Mr. Blechman stressed that the group would never compel the United States to give up high-level intelligence that would endanger any source, and said most of the sharing would be of communications intercepts that could help further the investigations of foreign agencies looking for the same suspects. Edwards’ speech called for CITO members to “voluntarily share financial, police, customs and immigration intelligence.”
And although Mr. Edwards made it clear in the same speech he would be willing to act unilaterally against terrorists—“I want to be clear about one thing: If we have actionable intelligence about imminent terrorist activity and the Pakistan government refuses to act, we will,” he said–his antiterrorism organization seems expressly designed to reassure the multilateralists in his party.

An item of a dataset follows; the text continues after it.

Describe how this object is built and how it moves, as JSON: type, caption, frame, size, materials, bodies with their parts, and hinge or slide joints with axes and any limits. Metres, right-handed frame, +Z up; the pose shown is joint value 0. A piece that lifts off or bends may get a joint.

“National sovereignty will be a central premise of CITO,” says a fact sheet about the program distributed to reporters. “CITO will never sanction an operation without the consent of a host state.”
“It’s a great idea on paper,” said Mr. Baer, who said that when he was working as a C.I.A. agent in the Middle East, he would have loved to have had access to Israeli files. “It’s not going to happen.”
The Edwards campaign says that is just the sort of stuck-in-the-mud thinking of the past that it is looking to break away from.
“Whenever there is a new idea, you are going to get people in established agencies finding all the problems with it,” said Mr. Blechman. “When we came up with the idea of NATO there were all sorts of resistance to it from established organizations and governments.”
Mr. Edwards, he said, was “trying to think creatively.”